Sunday, 5 November 2006

Gay in the Cinema - 'The Celluloid Closet' Vito Russo

'The Celluloid Closet' (1981) by Vito Russo is an historical overview of how gays and lesbians have been represented in film. In the following years, it was paralleled by a tour presentation by Russo, with clips of films he discussed.

Now what interests me was the movement from direct to covert presentation, the turning point being the period of late twenties and then, in particular, 1930.

The earliest films portrayed gay quite openly. An experimental sound film, 'The Gay Brothers' (1895) produced by the Thomas Edison Studio, showed two men dancing. The title might be seen as some kind of cover, but the characters were gay acting and we (the wider audience) would be expected to understand this content.

'The Soilers' (1923), a satire of the western 'The Spoilers' (1914), was a comedy starring Stan Laurel and set in the Alaska gold rush. In a fight scene between Laurel and the sheriff, a gay cowboy enters the saloon. All the mannerisms are on full display - eye batting, sashaying, hair fluffing, hand on hip work ... . Laurel, the winner of the fight but somehow now out in the street and in the gutter, gets blown a kiss by our friend, along with the mouthed words 'my hero':

Laurel rejects these attentions, and, in a turn that might surprise you, gets a potted plant on the noggin and is swept away with the trash. So our ire at such initial stereotyping subsides. Though this is comedy and we know that humour can mean reading a scene as the reverse of how life really is or should be.

Films became more sexually explicit as the twenties roared. And alarms bells began to toll - by 1922, censorship bills were before the legislatures in 32 US states.

'Salome' (1923) initially had an openly gay relationship between two Syrian soldiers - but this was cut, with the censors describing the film as 'a story of depravity and immorality'.

Ben Hur (1926) did manage the following ('meaningfully' lit) scene for our delectation, but time was fast running out:

Now, much under cover, the leads in Wings' (1927) had their women, but were the real lovers:

Things came to a head. Will Hayes, as head of the Motion Picture Producers and Distributors of America, achieved the Motion Picture Production Code in 1930, the Code that regulated (censored) films till the late 1960's.

A director, if he now wanted to have faggotry in his film, had get it in under deepest cover.
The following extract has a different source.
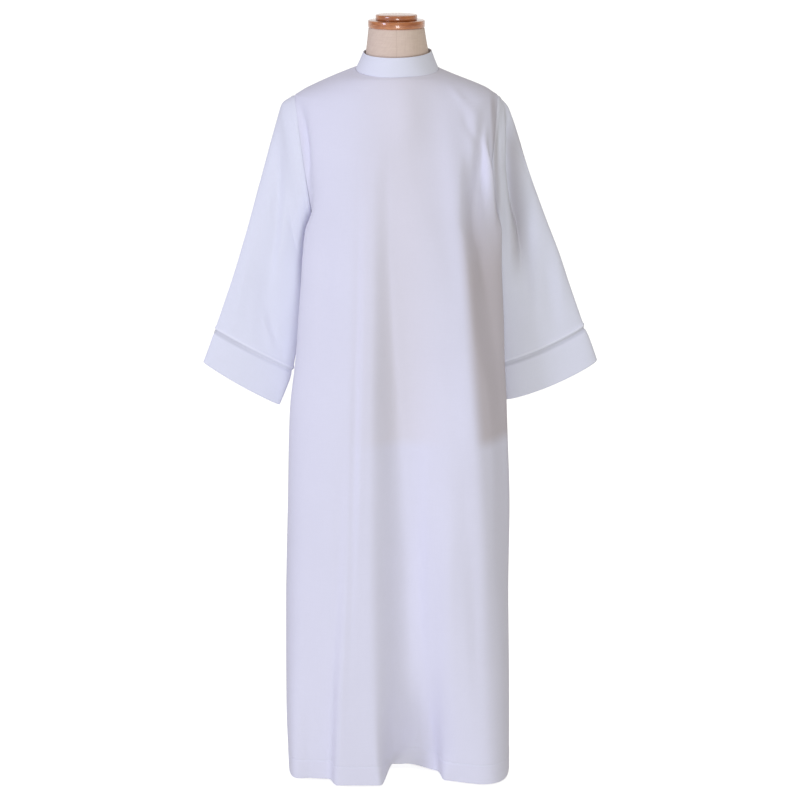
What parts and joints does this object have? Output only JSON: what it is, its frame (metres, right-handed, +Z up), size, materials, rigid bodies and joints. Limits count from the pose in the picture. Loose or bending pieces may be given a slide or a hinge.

In Ben Hur (1959), William Wyler (director) and Gore Videl (writer) realized the rivalry between Messala (Stephen Boyd) and Ben-Hur (Charlton Heston) was not sufficiently motivated, with Vidal explaining his solution:

'I proposed the notion that the two had been adolescent lovers and now Messala had returned to Rome wanting to revive the love affair but Ben-Hur does not. ... I told Wyler 'This is what is going on underneath the scene - they seem to be talking about politics but Messala is really trying to re-kindle the affair, ... . Wyler said ' ... don't tell Chuck'. I did tell Stephen Boyd, who was facinated. He agreed to play the frustrated lover. Study his face in the reaction shots, and you will see he plays it like a man starving'.

And Boyd plays a man desperately in love and in lust, and wonderfully honestly for any period. See it if you can. Or tell me what you thought if you have.